Acoustic fatigue analysis for perforated honeycomb sandwich structure based on vibro-acoustic coupling

为研究蜂窝夹芯结构上面板开孔直径大小对结构的声疲劳寿命的影响,采用了声振耦合的分析方法.首先对结构进行有限元分析,得到结构的低阶模态以及其对应的频率;随后对声场进行边界元单元划分,建立声场-结构的耦合动力学模型;为降低计算量,对于输入的噪声载荷进行主成分分析,提取各阶主成分作为输入条件,通过数值分析得到结构在各频率、各主成分下的动力学响应;通过基于模态叠加法的随机声场后处理得到结构危险点的功率谱密度函数;最后结合P-M线性累计损伤理论、概率密度函数等作为功率谱密度法的输入条件计算结构的声疲劳寿命.结果表明,虽然结构表面开孔,会使结构刚度降低、孔边应力集中,但开孔直径较小时,每一个蜂窝单胞都是一个天然的赫姆霍兹共鸣器,声波在开孔结构中传播时受到空气粘滞性的影响,传播过程中将产生热损耗,能够吸收部分声能,降低噪声,因此对结构的声疲劳寿命具有积极作用.

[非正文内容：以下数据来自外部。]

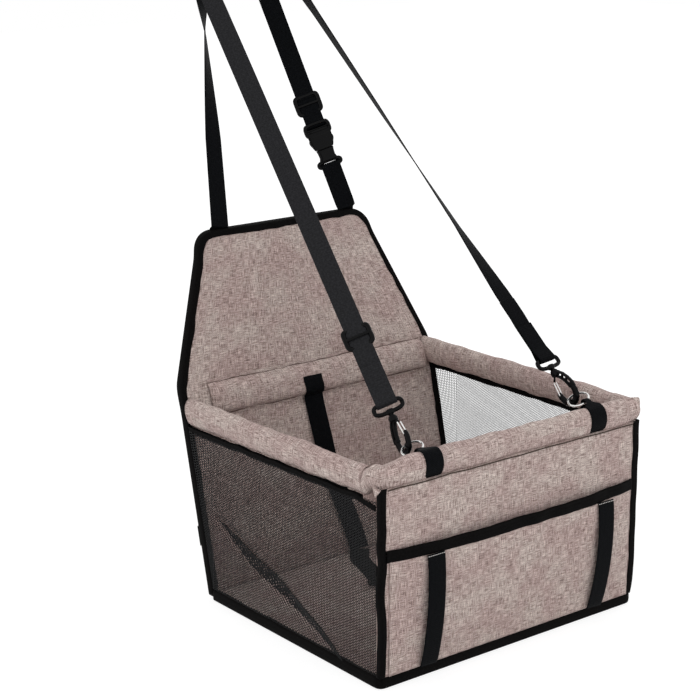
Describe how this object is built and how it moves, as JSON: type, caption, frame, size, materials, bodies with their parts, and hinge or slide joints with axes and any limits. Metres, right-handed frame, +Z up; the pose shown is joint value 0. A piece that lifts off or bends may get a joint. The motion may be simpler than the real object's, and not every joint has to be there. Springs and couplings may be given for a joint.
{
  "type": "dog car seat",
  "caption": "Fold-up dog car seat: cloth basket with mesh sides and a front pocket, a tall backrest, and webbing straps with swivel hooks up to a headrest loop.",
  "frame": {"origin": "middle of the base's underside, on the surface that the seat rests on", "axes": "+X across the seat towards its right side as the picture shows it, +Y towards the backrest, +Z up"},
  "size_m": [0.4, 0.702, 0.812],
  "materials": {
    "linen_cloth": "woven",
    "black_tape": "woven",
    "black_webbing": "woven",
    "black_mesh": "mesh",
    "board": "matte",
    "foam": "soft",
    "tube": "satin",
    "black_plastic": "satin",
    "steel": "polished"
  },
  "bodies": {
    "backrest": {"back_band": "linen_cloth", "back_board": "board", "back_cover": "linen_cloth", "back_foam": "foam", "back_lining": "linen_cloth", "back_strap_left": "black_webbing", "back_strap_right_lower": "black_webbing", "back_strap_right_upper": "black_webbing", "back_tape": "black_tape", "back_tube": "tube", "belt_loop": "black_webbing", "buckle_socket": "black_plastic", "front_strap_left_upper": "black_webbing", "front_strap_right_upper": "black_webbing", "headrest_loop": "black_webbing", "tether_back": "black_webbing"},
    "base": {"base_underside": "linen_cloth", "base_board": "board", "base_foam": "foam", "base_lining": "linen_cloth", "base_tape": "black_tape", "tether_floor": "black_webbing", "tether_eye": "black_plastic", "left_mesh": "black_mesh", "right_mesh": "black_mesh"},
    "side_rail_left": {"left_sleeve": "linen_cloth", "left_tube": "tube"},
    "side_rail_right": {"right_sleeve": "linen_cloth", "right_tube": "tube"},
    "front": {"front_panel": "linen_cloth", "front_board": "board", "front_lining": "linen_cloth", "front_edge_tape_left": "black_tape", "front_edge_tape_right": "black_tape", "front_sleeve": "linen_cloth", "front_tube": "tube", "front_pocket": "linen_cloth", "pocket_tape": "black_tape", "pocket_strap_left": "black_webbing", "pocket_strap_right": "black_webbing", "ring_tab_left": "black_webbing", "ring_tab_right": "black_webbing", "front_strap_left_lower": "black_webbing", "front_strap_right_lower": "black_webbing", "front_left_eye": "black_plastic", "front_right_eye": "black_plastic"},
    "ring_left": {"ring_left": "steel"},
    "ring_right": {"ring_right": "steel"},
    "hook_left": {"front_left_hook": "black_plastic"},
    "hook_right": {"front_right_hook": "black_plastic"},
    "gate_left": {"front_left_gate": "steel"},
    "gate_right": {"front_right_gate": "steel"},
    "front_slider": {"front_slider": "black_plastic"},
    "back_slider": {"back_slider": "black_plastic"},
    "buckle_plug": {"buckle_plug": "black_plastic"},
    "latch_left": {"buckle_latch_left": "black_plastic"},
    "latch_right": {"buckle_latch_right": "black_plastic"},
    "tether_hook": {"tether_hook": "black_plastic"},
    "tether_gate": {"tether_gate": "steel"}
  },
  "joints": [
    {"name": "base_fold", "type": "hinge", "parent": "backrest", "child": "base", "pos_m": [0, 0.1606, 0.0143], "axis": [-1, 0, 0], "range_deg": [0, 75], "deforming": ["left_mesh", "right_mesh", "front_strap_left_upper", "front_strap_right_upper"]},
    {"name": "rail_fold_left", "type": "hinge", "parent": "backrest", "child": "side_rail_left", "pos_m": [0, 0.21811, 0.244], "axis": [-1, 0, 0], "range_deg": [0, 75]},
    {"name": "rail_fold_right", "type": "hinge", "parent": "backrest", "child": "side_rail_right", "pos_m": [0, 0.22276, 0.2588], "axis": [-1, 0, 0], "range_deg": [0, 75]},
    {"name": "front_fold", "type": "hinge", "parent": "base", "child": "front", "pos_m": [0, -0.1619, 0.0143], "axis": [1, 0, 0], "range_deg": [0, 75]},
    {"name": "ring_swing_left", "type": "hinge", "parent": "front", "child": "ring_left", "pos_m": [-0.1235, -0.1364, 0.2554], "axis": [1, 0, 0], "range_deg": [-5, 5]},
    {"name": "hook_swivel_left", "type": "hinge", "parent": "front", "child": "hook_left", "pos_m": [-0.1235, -0.1114, 0.2554], "axis": [0.0861, 0.694, 0.7149], "range_deg": [-20, 20]},
    {"name": "hook_gate_left", "type": "hinge", "parent": "hook_left", "child": "gate_left", "pos_m": [-0.12195, -0.09894, 0.27977], "axis": [0.9924, -0.1231, 0], "range_deg": [0, 25], "stiffness_Nm_per_rad": 0.02, "springref_deg": -20.05},
    {"name": "ring_swing_right", "type": "hinge", "parent": "front", "child": "ring_right", "pos_m": [0.1303, -0.1398, 0.2644], "axis": [1, 0, 0], "range_deg": [-5, 5]},
    {"name": "hook_swivel_right", "type": "hinge", "parent": "front", "child": "hook_right", "pos_m": [0.1303, -0.1148, 0.2644], "axis": [-0.0956, 0.7017, 0.706], "range_deg": [-20, 20]},
    {"name": "hook_gate_right", "type": "hinge", "parent": "hook_right", "child": "gate_right", "pos_m": [0.12702, -0.09077, 0.27719], "axis": [-0.9908, -0.135, 0], "range_deg": [0, 25], "stiffness_Nm_per_rad": 0.02, "springref_deg": -20.05},
    {"name": "front_strap_adjust", "type": "slide", "parent": "front", "child": "front_slider", "axis": [0.0861, 0.694, 0.7149], "range_m": [-0.006, 0.05]},
    {"name": "back_strap_adjust", "type": "slide", "parent": "backrest", "child": "back_slider", "axis": [-0.1797, 0.3383, 0.9237], "range_m": [-0.01, 0.08]},
    {"name": "buckle_release", "type": "slide", "parent": "backrest", "child": "buckle_plug", "axis": [0.1797, -0.3383, -0.9237], "range_m": [0, 0.02], "deforming": ["back_strap_right_lower"]},
    {"name": "buckle_press_left", "type": "hinge", "parent": "buckle_plug", "child": "latch_left", "pos_m": [0.07946, 0.31366, 0.50848], "axis": [0.5782, 0.796, -0.179], "range_deg": [0, 6], "stiffness_Nm_per_rad": 0.05, "springref_deg": -5.73},
    {"name": "buckle_press_right", "type": "hinge", "parent": "buckle_plug", "child": "latch_right", "pos_m": [0.09742, 0.30233, 0.51611], "axis": [0.5782, 0.796, -0.179], "range_deg": [-6, 0], "stiffness_Nm_per_rad": 0.05, "springref_deg": 5.73},
    {"name": "tether_swivel", "type": "hinge", "parent": "base", "child": "tether_hook", "pos_m": [-0.04077, 0.00438, 0.0154], "axis": [0.3789, 0.9254, 0], "range_deg": [-5, 5]},
    {"name": "tether_gate_open", "type": "hinge", "parent": "tether_hook", "child": "tether_gate", "pos_m": [-0.02338, 0.02557, 0.0154], "axis": [0, 0, -1], "range_deg": [0, 25], "stiffness_Nm_per_rad": 0.02, "springref_deg": -20.05}
  ],
  "couplings": [
    {"joint": "rail_fold_left", "follows": "base_fold", "ratio": 1},
    {"joint": "rail_fold_right", "follows": "base_fold", "ratio": 1},
    {"joint": "front_fold", "follows": "base_fold", "ratio": 1},
    {"joint": "buckle_press_right", "follows": "buckle_press_left", "ratio": -1}
  ]
}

To analyze the influence of different opening diameters in the upper panel of the honeycomb sandwich structure on its acoustic fatigue life,the vibro-acoustic coupling analysis was adopted in this study.First,the finite element analysis of the structure was performed to obtain low-order modes and corresponding frequencies.Next,the sound field was divided by boundary element,and a dynamic model of acoustic-structure coupling was built.In order to reduce calculation,principal component analysis was performed on the input noise load,the principal components of each order were extracted as input conditions,and the dynamic responses at each frequency and each principal component were obtained by numerical analysis.Then,the power spectral density(PSD)function of structural dangerous points was obtained by post-processing based on modal superposition.Lastly,the PSD method which combines P-M linear cumulative damage theory and probability density function was used to calculate the acoustic fatigue life of the structure.Result shows that although the structural panel opening caused the reduction of structural rigidity and the stress concentration of the hole edge,when the diameter of the opening was small,each honeycomb cell was a Helmholtz resonator.Consequently,the acoustic wave was affected by the viscosity when it propagated in the opening structure,and heat loss occurred during the propagation,which could absorb part of the acoustic energy and reduce noise.Therefore,the small open-cell structure has a positive effect on the acoustic fatigue life.